JSON records of objects
####################

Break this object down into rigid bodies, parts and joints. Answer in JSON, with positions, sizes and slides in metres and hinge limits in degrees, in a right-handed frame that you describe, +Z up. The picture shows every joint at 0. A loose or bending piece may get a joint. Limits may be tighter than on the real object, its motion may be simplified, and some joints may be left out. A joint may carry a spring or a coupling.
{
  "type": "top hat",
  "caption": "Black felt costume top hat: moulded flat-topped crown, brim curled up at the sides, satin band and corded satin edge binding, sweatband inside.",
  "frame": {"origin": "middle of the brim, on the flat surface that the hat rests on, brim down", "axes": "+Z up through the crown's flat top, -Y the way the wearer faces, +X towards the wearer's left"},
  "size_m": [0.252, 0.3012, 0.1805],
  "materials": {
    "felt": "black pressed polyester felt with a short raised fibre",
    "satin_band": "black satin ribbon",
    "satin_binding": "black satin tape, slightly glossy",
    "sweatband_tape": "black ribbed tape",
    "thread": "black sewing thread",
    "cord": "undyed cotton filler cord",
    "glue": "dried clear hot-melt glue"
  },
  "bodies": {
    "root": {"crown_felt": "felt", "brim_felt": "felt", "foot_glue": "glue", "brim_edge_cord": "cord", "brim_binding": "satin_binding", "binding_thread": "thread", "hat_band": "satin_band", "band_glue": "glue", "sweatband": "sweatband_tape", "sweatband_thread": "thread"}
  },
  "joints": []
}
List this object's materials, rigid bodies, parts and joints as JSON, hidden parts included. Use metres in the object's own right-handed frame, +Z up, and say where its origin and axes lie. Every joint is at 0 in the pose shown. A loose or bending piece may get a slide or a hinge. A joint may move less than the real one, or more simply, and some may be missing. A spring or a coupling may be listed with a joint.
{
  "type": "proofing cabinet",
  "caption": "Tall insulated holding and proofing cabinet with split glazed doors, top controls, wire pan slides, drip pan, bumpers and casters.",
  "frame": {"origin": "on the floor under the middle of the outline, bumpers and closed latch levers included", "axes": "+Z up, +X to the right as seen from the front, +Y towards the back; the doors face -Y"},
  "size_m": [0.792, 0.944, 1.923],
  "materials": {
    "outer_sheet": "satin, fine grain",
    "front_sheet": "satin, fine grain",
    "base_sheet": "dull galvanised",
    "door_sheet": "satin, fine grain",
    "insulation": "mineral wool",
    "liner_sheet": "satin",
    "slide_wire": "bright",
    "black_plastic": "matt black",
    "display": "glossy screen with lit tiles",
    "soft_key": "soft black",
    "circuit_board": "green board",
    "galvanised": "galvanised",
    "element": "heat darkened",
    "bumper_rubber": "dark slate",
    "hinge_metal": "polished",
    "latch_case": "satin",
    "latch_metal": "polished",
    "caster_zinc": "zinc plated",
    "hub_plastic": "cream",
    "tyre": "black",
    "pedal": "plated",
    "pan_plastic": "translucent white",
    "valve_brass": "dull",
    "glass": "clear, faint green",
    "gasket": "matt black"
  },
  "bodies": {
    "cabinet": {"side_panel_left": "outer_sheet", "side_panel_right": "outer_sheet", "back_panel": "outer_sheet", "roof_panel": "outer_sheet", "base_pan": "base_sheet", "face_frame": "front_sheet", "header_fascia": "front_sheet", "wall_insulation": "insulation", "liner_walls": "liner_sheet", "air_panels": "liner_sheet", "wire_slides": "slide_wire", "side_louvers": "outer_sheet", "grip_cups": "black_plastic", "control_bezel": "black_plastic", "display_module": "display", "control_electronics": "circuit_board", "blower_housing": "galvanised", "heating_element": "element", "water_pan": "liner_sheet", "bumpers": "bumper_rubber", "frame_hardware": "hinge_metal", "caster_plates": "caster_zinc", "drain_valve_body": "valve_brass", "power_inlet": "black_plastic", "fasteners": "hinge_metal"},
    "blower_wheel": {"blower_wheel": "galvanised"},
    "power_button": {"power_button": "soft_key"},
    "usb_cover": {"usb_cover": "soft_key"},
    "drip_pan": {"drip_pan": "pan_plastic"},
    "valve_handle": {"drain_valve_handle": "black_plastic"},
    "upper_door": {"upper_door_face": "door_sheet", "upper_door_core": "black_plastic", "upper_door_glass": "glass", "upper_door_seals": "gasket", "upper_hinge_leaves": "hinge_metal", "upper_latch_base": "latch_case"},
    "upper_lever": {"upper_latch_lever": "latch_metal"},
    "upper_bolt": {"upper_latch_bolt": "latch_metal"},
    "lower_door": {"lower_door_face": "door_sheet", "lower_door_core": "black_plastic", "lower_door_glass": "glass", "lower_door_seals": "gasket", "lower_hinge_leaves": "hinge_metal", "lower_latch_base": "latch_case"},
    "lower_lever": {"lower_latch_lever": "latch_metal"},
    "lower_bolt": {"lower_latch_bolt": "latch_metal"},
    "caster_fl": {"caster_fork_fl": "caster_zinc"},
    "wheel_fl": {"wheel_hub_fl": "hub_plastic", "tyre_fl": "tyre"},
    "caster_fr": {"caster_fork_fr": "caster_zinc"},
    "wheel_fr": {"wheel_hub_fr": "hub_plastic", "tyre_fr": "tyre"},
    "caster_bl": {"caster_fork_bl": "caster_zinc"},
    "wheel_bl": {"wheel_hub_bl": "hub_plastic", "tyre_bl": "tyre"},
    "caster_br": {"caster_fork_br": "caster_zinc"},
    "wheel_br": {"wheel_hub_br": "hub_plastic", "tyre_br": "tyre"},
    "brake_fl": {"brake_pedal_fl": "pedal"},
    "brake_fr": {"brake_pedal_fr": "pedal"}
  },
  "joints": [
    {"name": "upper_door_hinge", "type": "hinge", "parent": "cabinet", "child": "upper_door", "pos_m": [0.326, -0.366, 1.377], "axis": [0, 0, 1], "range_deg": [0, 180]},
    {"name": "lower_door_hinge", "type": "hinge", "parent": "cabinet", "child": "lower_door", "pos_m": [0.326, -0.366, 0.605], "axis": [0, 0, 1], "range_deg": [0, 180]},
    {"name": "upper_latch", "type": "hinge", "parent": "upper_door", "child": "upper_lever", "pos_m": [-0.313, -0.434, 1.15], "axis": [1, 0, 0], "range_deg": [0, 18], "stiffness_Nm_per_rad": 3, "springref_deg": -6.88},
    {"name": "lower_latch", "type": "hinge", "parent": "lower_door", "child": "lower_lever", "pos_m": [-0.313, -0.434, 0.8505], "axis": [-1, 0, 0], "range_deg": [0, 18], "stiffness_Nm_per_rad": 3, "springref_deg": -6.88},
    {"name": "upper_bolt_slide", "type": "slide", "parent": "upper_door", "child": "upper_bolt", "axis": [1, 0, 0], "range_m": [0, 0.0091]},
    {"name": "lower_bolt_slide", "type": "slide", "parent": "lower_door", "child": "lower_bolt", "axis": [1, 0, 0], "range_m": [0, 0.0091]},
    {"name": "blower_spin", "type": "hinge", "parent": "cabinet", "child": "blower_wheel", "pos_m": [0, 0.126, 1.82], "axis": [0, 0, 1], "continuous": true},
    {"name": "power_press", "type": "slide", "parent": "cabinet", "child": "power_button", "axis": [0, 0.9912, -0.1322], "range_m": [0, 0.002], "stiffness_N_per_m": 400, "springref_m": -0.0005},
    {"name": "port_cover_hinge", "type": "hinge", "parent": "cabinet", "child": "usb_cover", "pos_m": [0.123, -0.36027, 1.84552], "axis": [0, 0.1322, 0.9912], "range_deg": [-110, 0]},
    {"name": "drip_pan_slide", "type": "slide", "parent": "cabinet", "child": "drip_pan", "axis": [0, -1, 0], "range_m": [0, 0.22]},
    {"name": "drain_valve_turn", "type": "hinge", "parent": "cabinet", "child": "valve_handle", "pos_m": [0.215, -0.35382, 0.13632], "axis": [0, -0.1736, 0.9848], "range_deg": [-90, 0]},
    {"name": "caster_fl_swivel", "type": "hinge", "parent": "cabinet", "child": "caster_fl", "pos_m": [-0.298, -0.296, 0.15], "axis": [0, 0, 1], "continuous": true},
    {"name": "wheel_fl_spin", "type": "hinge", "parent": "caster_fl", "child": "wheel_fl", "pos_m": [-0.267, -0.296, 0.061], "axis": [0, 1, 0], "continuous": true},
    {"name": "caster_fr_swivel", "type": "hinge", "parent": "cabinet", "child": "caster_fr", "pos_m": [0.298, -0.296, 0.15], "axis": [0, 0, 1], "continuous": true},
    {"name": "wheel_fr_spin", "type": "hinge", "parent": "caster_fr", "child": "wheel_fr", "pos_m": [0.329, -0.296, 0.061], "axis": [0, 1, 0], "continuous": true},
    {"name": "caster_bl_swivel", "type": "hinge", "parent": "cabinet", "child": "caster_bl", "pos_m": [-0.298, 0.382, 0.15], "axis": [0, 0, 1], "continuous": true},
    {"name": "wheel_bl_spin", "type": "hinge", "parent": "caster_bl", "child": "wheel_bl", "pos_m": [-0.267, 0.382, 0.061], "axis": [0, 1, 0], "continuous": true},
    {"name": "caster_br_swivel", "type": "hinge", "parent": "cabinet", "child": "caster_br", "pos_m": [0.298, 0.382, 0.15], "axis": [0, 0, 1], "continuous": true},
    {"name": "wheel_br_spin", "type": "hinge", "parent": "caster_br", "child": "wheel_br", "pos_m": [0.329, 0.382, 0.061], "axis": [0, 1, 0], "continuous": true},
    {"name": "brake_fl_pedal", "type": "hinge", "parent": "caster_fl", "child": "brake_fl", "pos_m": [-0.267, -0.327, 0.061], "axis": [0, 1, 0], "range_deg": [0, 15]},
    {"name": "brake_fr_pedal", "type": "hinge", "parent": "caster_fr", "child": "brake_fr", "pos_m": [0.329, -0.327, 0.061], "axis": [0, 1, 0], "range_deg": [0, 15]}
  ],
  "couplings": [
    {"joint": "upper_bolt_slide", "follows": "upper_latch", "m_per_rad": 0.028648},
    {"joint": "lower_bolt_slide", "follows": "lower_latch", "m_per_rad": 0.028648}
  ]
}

####################

Which lines hold the word "loose"? Copy every one of them.

- RESULT
Break this object down into rigid bodies, parts and joints. Answer in JSON, with positions, sizes and slides in metres and hinge limits in degrees, in a right-handed frame that you describe, +Z up. The picture shows every joint at 0. A loose or bending piece may get a joint. Limits may be tighter than on the real object, its motion may be simplified, and some joints may be left out. A joint may carry a spring or a coupling.
List this object's materials, rigid bodies, parts and joints as JSON, hidden parts included. Use metres in the object's own right-handed frame, +Z up, and say where its origin and axes lie. Every joint is at 0 in the pose shown. A loose or bending piece may get a slide or a hinge. A joint may move less than the real one, or more simply, and some may be missing. A spring or a coupling may be listed with a joint.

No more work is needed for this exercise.